NEW YORK – There was a time when it might have been said that Puerto Rico, in the midst of a wrenching debt crisis, was returning to its Latin roots. After all, Latin American governments were once world leaders in over-indebtedness. But the United States’ public debt now stands at over 100% of its GDP, and Detroit has just gone through bankruptcy. Perhaps Puerto Rico is, at last, becoming more American.

Or perhaps it is becoming more European, given the resemblance of its debt problems to those of Greece. After the adoption of the euro, Greece was able to borrow at interest rates not much higher than those paid by northern European countries, even though its fiscal policy was worlds apart from that of Germany or Finland. The result was massive debt accumulation to fund current expenditure, not investment.

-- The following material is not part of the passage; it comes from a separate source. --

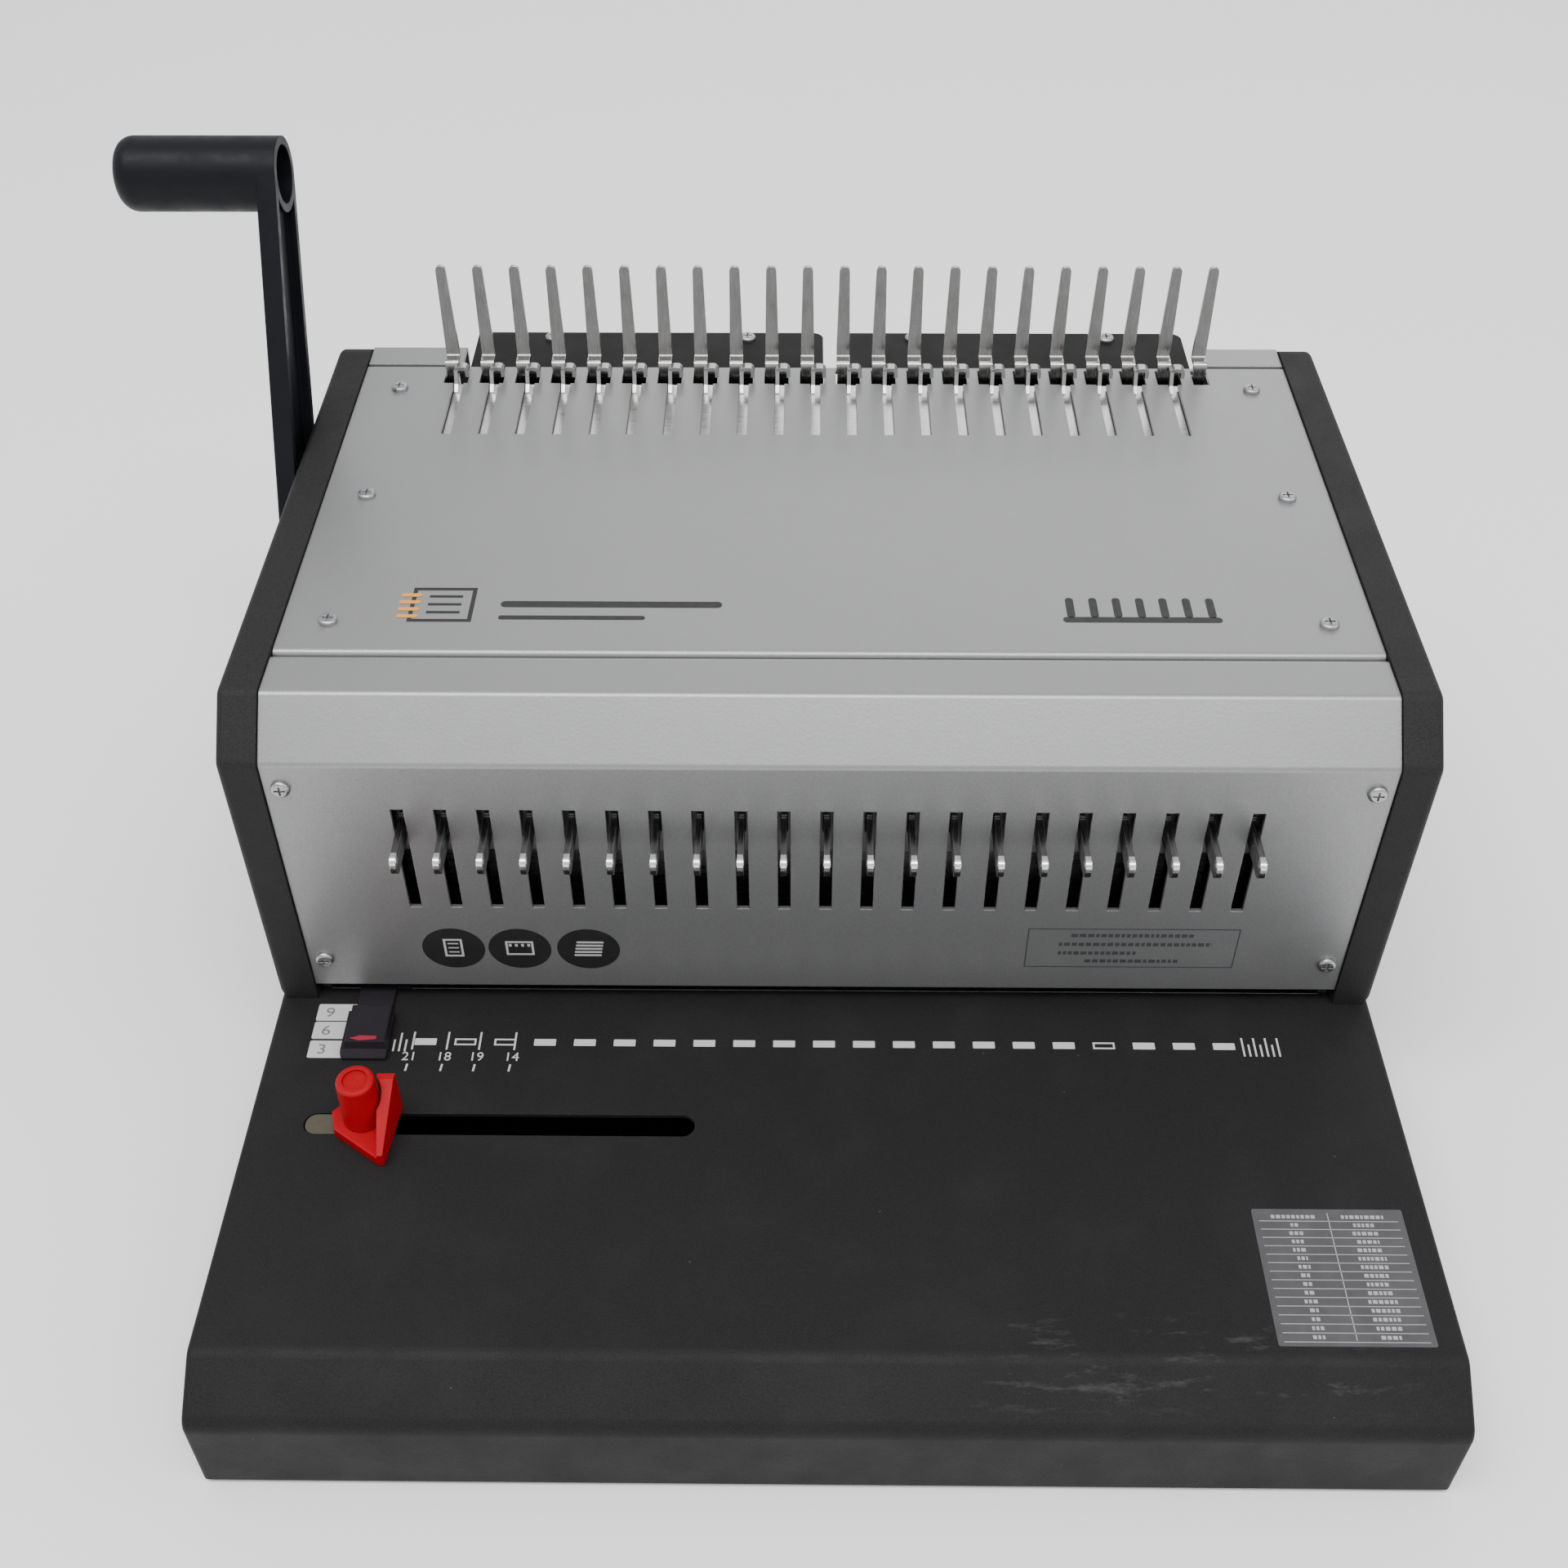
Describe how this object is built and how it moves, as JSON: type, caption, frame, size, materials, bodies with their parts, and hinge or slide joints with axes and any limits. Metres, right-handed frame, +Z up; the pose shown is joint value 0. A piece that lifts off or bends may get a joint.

Puerto Rico – a US territory – was also allowed to borrow too much for too long. Its government bonds are tax-exempt everywhere in the US, and hence particularly attractive to US investors, who, despite the increasingly perilous state of the island’s finances, have gorged on them. So, Bloomberg reports, Puerto Rico has more debt – over $70 billion – than any US state government except California and New York, while its economy is smaller than that of Kansas.

Another similarity has to do with relative prices. Once it gave up the drachma, Greece was no longer able to devalue in order to cut the value of domestic wages in terms of foreign currency, and thus spur exports. With competitiveness lagging, the trade deficit soared, and so did unemployment.